## Exercise details
Print the listing below exactly.

## Data lines
►
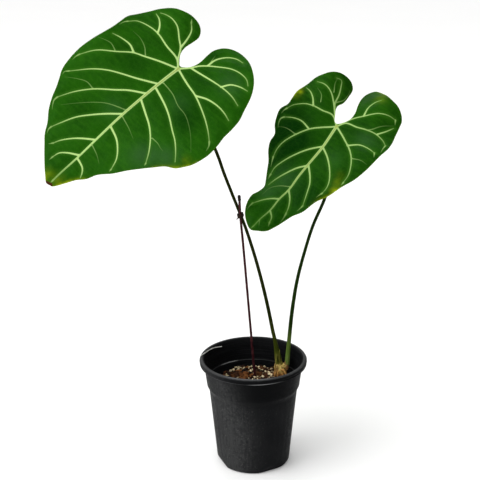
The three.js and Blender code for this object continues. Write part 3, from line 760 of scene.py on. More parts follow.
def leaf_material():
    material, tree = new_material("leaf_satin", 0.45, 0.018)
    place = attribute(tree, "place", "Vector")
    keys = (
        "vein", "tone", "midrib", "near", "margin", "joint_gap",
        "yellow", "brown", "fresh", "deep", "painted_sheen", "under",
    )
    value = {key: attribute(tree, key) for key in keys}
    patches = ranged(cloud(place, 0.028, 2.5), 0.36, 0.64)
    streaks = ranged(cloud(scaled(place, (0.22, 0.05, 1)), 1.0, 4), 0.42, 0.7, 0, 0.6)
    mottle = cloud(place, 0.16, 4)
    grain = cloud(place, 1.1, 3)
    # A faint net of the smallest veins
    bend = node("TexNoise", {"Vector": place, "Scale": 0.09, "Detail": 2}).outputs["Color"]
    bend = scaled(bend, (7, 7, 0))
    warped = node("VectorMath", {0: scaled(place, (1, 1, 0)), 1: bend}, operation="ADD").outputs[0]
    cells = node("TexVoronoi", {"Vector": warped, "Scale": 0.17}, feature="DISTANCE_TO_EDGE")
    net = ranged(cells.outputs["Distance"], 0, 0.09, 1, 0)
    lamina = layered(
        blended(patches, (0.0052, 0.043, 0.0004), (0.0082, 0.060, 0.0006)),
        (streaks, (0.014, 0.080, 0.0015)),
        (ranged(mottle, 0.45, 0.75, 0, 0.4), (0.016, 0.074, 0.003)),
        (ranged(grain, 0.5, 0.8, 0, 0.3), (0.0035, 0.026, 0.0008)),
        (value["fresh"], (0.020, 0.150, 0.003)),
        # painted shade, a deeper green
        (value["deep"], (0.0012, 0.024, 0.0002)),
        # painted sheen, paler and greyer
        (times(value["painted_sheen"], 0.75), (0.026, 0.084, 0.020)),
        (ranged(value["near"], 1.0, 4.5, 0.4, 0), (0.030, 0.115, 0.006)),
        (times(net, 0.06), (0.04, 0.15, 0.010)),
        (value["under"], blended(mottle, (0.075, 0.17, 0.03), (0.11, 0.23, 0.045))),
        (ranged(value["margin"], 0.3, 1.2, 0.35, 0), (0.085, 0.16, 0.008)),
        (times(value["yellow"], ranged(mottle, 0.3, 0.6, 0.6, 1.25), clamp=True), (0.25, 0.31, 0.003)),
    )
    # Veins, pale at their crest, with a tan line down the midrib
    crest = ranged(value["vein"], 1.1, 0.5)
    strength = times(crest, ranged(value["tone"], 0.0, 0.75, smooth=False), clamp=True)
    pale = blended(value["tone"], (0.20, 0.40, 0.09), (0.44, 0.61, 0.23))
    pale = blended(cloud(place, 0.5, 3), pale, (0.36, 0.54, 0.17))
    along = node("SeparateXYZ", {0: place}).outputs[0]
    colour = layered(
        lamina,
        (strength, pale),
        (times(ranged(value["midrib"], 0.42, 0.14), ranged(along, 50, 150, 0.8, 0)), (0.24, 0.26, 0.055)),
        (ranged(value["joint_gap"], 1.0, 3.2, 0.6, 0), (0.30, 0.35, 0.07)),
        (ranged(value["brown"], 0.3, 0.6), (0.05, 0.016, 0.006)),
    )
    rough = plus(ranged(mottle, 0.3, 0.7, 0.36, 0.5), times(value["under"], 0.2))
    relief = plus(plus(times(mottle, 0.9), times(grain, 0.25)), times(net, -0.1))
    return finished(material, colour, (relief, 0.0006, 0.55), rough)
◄
## Response
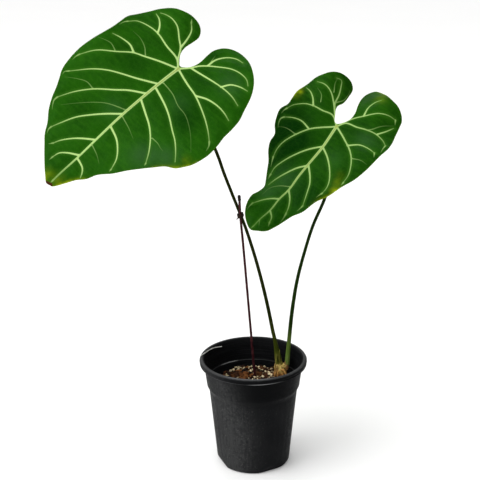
The three.js and Blender code for this object continues. Write part 3, from line 760 of scene.py on. More parts follow.
def leaf_material():
    material, tree = new_material("leaf_satin", 0.45, 0.018)
    place = attribute(tree, "place", "Vector")
    keys = (
        "vein", "tone", "midrib", "near", "margin", "joint_gap",
        "yellow", "brown", "fresh", "deep", "painted_sheen", "under",
    )
    value = {key: attribute(tree, key) for key in keys}
    patches = ranged(cloud(place, 0.028, 2.5), 0.36, 0.64)
    streaks = ranged(cloud(scaled(place, (0.22, 0.05, 1)), 1.0, 4), 0.42, 0.7, 0, 0.6)
    mottle = cloud(place, 0.16, 4)
    grain = cloud(place, 1.1, 3)
    # A faint net of the smallest veins
    bend = node("TexNoise", {"Vector": place, "Scale": 0.09, "Detail": 2}).outputs["Color"]
    bend = scaled(bend, (7, 7, 0))
    warped = node("VectorMath", {0: scaled(place, (1, 1, 0)), 1: bend}, operation="ADD").outputs[0]
    cells = node("TexVoronoi", {"Vector": warped, "Scale": 0.17}, feature="DISTANCE_TO_EDGE")
    net = ranged(cells.outputs["Distance"], 0, 0.09, 1, 0)
    lamina = layered(
        blended(patches, (0.0052, 0.043, 0.0004), (0.0082, 0.060, 0.0006)),
        (streaks, (0.014, 0.080, 0.0015)),
        (ranged(mottle, 0.45, 0.75, 0, 0.4), (0.016, 0.074, 0.003)),
        (ranged(grain, 0.5, 0.8, 0, 0.3), (0.0035, 0.026, 0.0008)),
        (value["fresh"], (0.020, 0.150, 0.003)),
        # painted shade, a deeper green
        (value["deep"], (0.0012, 0.024, 0.0002)),
        # painted sheen, paler and greyer
        (times(value["painted_sheen"], 0.75), (0.026, 0.084, 0.020)),
        (ranged(value["near"], 1.0, 4.5, 0.4, 0), (0.030, 0.115, 0.006)),
        (times(net, 0.06), (0.04, 0.15, 0.010)),
        (value["under"], blended(mottle, (0.075, 0.17, 0.03), (0.11, 0.23, 0.045))),
        (ranged(value["margin"], 0.3, 1.2, 0.35, 0), (0.085, 0.16, 0.008)),
        (times(value["yellow"], ranged(mottle, 0.3, 0.6, 0.6, 1.25), clamp=True), (0.25, 0.31, 0.003)),
    )
    # Veins, pale at their crest, with a tan line down the midrib
    crest = ranged(value["vein"], 1.1, 0.5)
    strength = times(crest, ranged(value["tone"], 0.0, 0.75, smooth=False), clamp=True)
    pale = blended(value["tone"], (0.20, 0.40, 0.09), (0.44, 0.61, 0.23))
    pale = blended(cloud(place, 0.5, 3), pale, (0.36, 0.54, 0.17))
    along = node("SeparateXYZ", {0: place}).outputs[0]
    colour = layered(
        lamina,
        (strength, pale),
        (times(ranged(value["midrib"], 0.42, 0.14), ranged(along, 50, 150, 0.8, 0)), (0.24, 0.26, 0.055)),
        (ranged(value["joint_gap"], 1.0, 3.2, 0.6, 0), (0.30, 0.35, 0.07)),
        (ranged(value["brown"], 0.3, 0.6), (0.05, 0.016, 0.006)),
    )
    rough = plus(ranged(mottle, 0.3, 0.7, 0.36, 0.5), times(value["under"], 0.2))
    relief = plus(plus(times(mottle, 0.9), times(grain, 0.25)), times(net, -0.1))
    return finished(material, colour, (relief, 0.0006, 0.55), rough)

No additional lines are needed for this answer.